[start DATA EXCERPT]

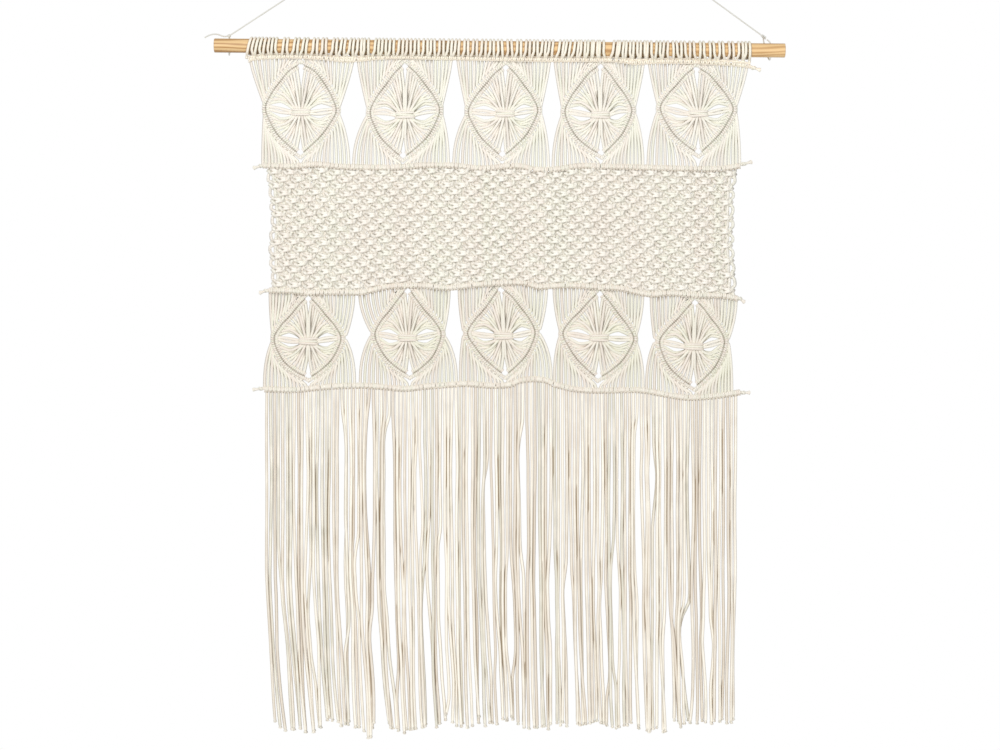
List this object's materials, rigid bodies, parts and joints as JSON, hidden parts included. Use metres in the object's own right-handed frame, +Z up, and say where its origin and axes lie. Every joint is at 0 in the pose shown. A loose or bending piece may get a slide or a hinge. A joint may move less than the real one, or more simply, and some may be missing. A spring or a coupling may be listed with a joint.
{
  "type": "macrame wall hanging on a wooden dowel",
  "caption": "Wide knotted cotton wall hanging with two tiers of openwork diamonds, a band of square knots and a long fringe, on a round wooden dowel with a thin hanging cord.",
  "frame": {"origin": "the hang point, where the hanging cord bends over its nail", "axes": "+Z up, +X to the right and -Y towards the viewer who faces the front"},
  "size_m": [0.871, 0.0261, 1.3276],
  "materials": {
    "cotton": "matte",
    "cord": "matte",
    "pine": "satin"
  },
  "bodies": {
    "root": {"dowel": "pine", "hanging_cord": "cord", "cord_loop_left": "cord", "cord_loop_right": "cord", "cord_knot_left": "cord", "cord_knot_right": "cord", "cord_tail": "cord", "heading_1": "cotton", "heading_2": "cotton", "heading_3": "cotton", "heading_4": "cotton", "heading_5": "cotton", "hitch_row_1": "cotton", "hitch_row_2": "cotton", "hitch_row_3": "cotton", "hitch_row_4": "cotton", "upper_motif_1": "cotton", "upper_motif_2": "cotton", "upper_motif_3": "cotton", "upper_motif_4": "cotton", "upper_motif_5": "cotton", "knot_band": "cotton", "lower_motif_1": "cotton", "lower_motif_2": "cotton", "lower_motif_3": "cotton", "lower_motif_4": "cotton", "lower_motif_5": "cotton", "fringe": "cotton"}
  },
  "joints": []
}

[end DATA EXCERPT]

## [SHORT TASK]
Repeat the listing in full, keeping every line exactly as it is.

## [TASK RESULT]
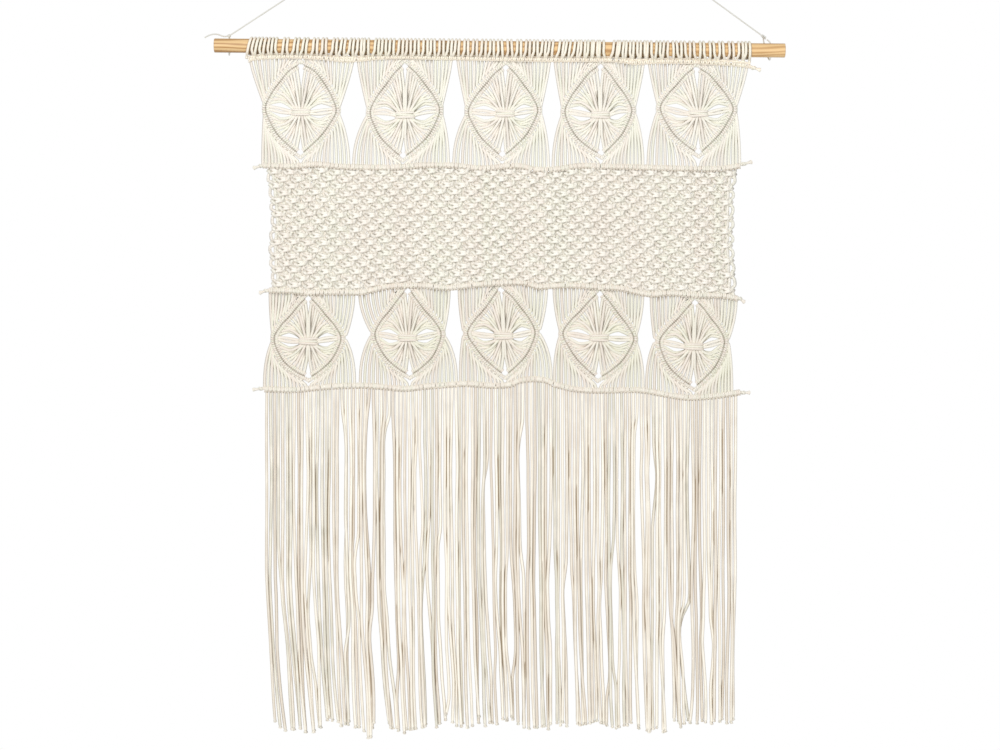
List this object's materials, rigid bodies, parts and joints as JSON, hidden parts included. Use metres in the object's own right-handed frame, +Z up, and say where its origin and axes lie. Every joint is at 0 in the pose shown. A loose or bending piece may get a slide or a hinge. A joint may move less than the real one, or more simply, and some may be missing. A spring or a coupling may be listed with a joint.
{
  "type": "macrame wall hanging on a wooden dowel",
  "caption": "Wide knotted cotton wall hanging with two tiers of openwork diamonds, a band of square knots and a long fringe, on a round wooden dowel with a thin hanging cord.",
  "frame": {"origin": "the hang point, where the hanging cord bends over its nail", "axes": "+Z up, +X to the right and -Y towards the viewer who faces the front"},
  "size_m": [0.871, 0.0261, 1.3276],
  "materials": {
    "cotton": "matte",
    "cord": "matte",
    "pine": "satin"
  },
  "bodies": {
    "root": {"dowel": "pine", "hanging_cord": "cord", "cord_loop_left": "cord", "cord_loop_right": "cord", "cord_knot_left": "cord", "cord_knot_right": "cord", "cord_tail": "cord", "heading_1": "cotton", "heading_2": "cotton", "heading_3": "cotton", "heading_4": "cotton", "heading_5": "cotton", "hitch_row_1": "cotton", "hitch_row_2": "cotton", "hitch_row_3": "cotton", "hitch_row_4": "cotton", "upper_motif_1": "cotton", "upper_motif_2": "cotton", "upper_motif_3": "cotton", "upper_motif_4": "cotton", "upper_motif_5": "cotton", "knot_band": "cotton", "lower_motif_1": "cotton", "lower_motif_2": "cotton", "lower_motif_3": "cotton", "lower_motif_4": "cotton", "lower_motif_5": "cotton", "fringe": "cotton"}
  },
  "joints": []
}